╭─ Exercise inputs

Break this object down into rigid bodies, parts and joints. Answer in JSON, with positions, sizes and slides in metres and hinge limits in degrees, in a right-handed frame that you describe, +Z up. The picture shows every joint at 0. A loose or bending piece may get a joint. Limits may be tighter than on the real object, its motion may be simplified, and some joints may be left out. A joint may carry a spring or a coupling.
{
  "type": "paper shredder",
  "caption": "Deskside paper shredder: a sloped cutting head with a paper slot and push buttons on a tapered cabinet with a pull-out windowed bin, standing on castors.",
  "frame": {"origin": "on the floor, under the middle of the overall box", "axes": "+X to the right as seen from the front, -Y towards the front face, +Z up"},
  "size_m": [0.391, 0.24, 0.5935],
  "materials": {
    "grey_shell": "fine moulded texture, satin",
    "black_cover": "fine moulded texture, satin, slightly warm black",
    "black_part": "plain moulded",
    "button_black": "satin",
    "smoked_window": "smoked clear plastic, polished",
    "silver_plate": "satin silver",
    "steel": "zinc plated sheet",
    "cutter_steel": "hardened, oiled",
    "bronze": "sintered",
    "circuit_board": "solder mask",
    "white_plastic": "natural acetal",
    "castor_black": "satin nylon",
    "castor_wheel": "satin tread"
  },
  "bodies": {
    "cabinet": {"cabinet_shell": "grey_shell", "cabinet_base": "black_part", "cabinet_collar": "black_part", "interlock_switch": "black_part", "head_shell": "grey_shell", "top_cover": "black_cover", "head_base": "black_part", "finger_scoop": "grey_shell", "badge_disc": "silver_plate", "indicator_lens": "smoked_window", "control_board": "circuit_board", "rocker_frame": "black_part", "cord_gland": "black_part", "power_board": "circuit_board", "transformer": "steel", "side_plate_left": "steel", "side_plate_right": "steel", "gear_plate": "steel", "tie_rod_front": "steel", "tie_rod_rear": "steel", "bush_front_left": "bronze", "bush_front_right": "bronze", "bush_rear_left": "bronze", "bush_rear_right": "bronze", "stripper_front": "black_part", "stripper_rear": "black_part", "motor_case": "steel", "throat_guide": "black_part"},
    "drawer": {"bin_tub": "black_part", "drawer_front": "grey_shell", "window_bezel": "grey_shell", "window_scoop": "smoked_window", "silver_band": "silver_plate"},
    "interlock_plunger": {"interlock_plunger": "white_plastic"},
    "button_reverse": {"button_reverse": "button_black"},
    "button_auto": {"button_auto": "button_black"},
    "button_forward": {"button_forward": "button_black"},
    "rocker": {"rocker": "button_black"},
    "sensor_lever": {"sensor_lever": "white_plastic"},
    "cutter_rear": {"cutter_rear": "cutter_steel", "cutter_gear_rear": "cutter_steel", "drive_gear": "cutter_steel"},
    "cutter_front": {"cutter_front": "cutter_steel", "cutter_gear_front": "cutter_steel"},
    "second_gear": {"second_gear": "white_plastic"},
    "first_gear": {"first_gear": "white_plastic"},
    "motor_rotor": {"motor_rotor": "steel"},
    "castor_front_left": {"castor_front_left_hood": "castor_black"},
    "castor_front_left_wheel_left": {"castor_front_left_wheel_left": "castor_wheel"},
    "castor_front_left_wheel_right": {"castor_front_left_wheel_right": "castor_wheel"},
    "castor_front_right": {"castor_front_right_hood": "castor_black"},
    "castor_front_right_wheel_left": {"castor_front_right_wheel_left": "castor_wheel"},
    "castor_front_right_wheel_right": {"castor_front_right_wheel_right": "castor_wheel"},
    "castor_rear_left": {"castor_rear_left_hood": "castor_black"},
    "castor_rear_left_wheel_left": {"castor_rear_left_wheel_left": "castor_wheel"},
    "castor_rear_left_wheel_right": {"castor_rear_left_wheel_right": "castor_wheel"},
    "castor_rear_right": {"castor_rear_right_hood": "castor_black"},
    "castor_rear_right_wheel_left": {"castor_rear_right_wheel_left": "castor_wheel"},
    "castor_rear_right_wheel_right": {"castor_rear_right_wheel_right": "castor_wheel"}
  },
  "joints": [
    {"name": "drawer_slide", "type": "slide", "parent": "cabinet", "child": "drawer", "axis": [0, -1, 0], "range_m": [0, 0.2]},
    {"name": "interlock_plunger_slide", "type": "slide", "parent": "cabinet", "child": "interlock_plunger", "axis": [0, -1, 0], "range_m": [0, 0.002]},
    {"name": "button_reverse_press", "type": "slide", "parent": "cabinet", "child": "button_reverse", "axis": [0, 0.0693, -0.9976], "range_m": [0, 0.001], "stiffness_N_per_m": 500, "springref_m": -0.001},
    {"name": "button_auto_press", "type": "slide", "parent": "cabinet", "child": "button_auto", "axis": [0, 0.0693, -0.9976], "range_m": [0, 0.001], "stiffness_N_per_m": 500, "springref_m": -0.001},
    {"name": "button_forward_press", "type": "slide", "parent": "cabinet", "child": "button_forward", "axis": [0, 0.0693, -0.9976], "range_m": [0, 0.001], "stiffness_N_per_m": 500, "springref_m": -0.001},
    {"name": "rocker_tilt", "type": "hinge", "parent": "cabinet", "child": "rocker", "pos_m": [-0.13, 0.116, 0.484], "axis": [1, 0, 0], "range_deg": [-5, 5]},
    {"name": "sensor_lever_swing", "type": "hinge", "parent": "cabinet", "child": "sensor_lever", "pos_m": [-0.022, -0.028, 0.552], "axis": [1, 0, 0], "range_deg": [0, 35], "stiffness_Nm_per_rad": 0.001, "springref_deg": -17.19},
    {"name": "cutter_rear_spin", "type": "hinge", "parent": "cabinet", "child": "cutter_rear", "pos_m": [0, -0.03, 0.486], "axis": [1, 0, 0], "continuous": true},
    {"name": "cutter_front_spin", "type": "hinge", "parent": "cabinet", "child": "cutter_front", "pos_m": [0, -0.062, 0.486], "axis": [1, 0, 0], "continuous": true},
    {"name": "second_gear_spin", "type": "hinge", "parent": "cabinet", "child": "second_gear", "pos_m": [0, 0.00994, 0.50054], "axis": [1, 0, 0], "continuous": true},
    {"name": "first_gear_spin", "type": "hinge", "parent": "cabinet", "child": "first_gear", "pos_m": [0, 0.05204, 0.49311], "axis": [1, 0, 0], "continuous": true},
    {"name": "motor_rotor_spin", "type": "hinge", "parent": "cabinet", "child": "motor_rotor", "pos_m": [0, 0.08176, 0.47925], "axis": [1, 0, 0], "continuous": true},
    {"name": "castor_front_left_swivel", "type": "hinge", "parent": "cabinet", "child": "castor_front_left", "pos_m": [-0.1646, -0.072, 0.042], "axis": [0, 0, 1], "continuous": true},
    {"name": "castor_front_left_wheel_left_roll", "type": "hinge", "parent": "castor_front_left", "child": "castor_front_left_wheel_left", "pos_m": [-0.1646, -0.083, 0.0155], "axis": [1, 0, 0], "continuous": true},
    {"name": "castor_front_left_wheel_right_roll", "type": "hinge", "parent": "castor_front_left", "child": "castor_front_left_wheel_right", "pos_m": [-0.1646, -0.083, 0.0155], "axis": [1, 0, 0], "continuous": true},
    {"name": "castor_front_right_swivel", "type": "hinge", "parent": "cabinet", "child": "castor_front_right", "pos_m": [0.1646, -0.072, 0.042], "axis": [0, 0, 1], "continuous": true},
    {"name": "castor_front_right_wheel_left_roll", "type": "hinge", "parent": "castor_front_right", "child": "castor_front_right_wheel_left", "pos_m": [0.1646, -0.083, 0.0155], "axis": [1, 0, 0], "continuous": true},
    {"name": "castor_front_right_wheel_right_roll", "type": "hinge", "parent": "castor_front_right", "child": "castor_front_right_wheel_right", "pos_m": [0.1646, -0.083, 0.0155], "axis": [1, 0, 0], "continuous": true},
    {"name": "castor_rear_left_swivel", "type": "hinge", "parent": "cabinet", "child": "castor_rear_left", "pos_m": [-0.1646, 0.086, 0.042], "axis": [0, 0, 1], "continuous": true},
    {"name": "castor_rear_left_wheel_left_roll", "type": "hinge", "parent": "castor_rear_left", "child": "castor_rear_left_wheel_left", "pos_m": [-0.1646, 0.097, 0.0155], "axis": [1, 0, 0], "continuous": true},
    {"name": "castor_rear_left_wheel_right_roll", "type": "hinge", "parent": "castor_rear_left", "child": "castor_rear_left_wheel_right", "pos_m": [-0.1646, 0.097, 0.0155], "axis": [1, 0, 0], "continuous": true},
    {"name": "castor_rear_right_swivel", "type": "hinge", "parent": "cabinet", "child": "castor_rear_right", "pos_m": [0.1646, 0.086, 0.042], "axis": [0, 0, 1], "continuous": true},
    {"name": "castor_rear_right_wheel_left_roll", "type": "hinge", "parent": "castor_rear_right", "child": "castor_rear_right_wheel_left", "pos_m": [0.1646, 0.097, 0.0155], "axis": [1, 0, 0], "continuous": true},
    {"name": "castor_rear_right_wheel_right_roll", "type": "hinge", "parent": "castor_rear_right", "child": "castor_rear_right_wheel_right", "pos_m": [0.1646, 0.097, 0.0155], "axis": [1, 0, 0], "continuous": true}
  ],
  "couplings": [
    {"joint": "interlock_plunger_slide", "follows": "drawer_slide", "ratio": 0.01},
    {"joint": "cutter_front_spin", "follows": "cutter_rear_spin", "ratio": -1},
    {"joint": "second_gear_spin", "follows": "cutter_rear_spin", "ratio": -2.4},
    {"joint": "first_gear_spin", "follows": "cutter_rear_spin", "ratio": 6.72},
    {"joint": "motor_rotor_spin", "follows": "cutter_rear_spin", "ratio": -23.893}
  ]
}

╰─
╭─ Exercise inputs

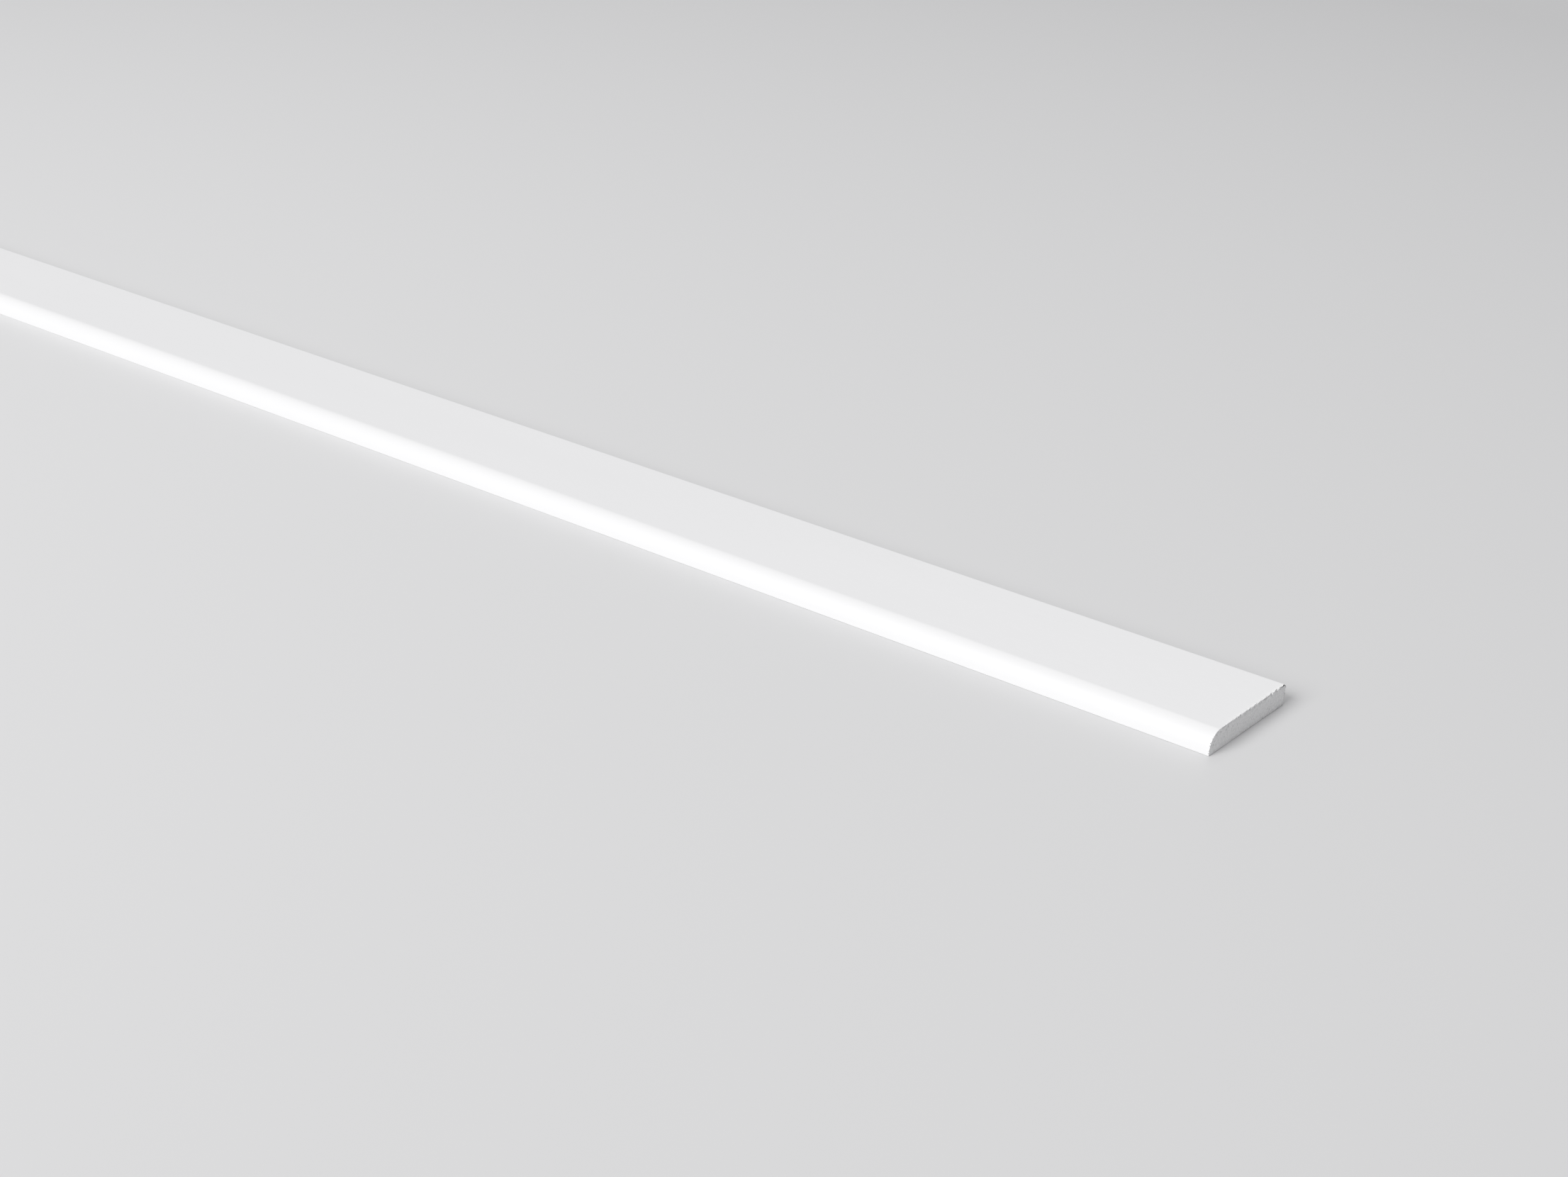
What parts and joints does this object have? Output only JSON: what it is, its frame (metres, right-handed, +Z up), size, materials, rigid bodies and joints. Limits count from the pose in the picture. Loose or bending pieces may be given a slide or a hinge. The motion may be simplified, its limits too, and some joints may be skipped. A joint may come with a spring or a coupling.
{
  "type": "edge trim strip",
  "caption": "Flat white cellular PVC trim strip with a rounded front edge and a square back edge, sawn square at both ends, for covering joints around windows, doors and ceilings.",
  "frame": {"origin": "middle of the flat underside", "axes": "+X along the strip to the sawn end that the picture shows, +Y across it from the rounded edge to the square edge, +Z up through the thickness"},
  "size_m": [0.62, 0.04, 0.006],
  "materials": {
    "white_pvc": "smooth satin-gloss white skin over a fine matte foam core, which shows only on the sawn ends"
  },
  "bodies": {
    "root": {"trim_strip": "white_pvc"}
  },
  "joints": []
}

╰─

Return each line of the data that contains the string "parts".

Exercise answer –
Break this object down into rigid bodies, parts and joints. Answer in JSON, with positions, sizes and slides in metres and hinge limits in degrees, in a right-handed frame that you describe, +Z up. The picture shows every joint at 0. A loose or bending piece may get a joint. Limits may be tighter than on the real object, its motion may be simplified, and some joints may be left out. A joint may carry a spring or a coupling.
What parts and joints does this object have? Output only JSON: what it is, its frame (metres, right-handed, +Z up), size, materials, rigid bodies and joints. Limits count from the pose in the picture. Loose or bending pieces may be given a slide or a hinge. The motion may be simplified, its limits too, and some joints may be skipped. A joint may come with a spring or a coupling.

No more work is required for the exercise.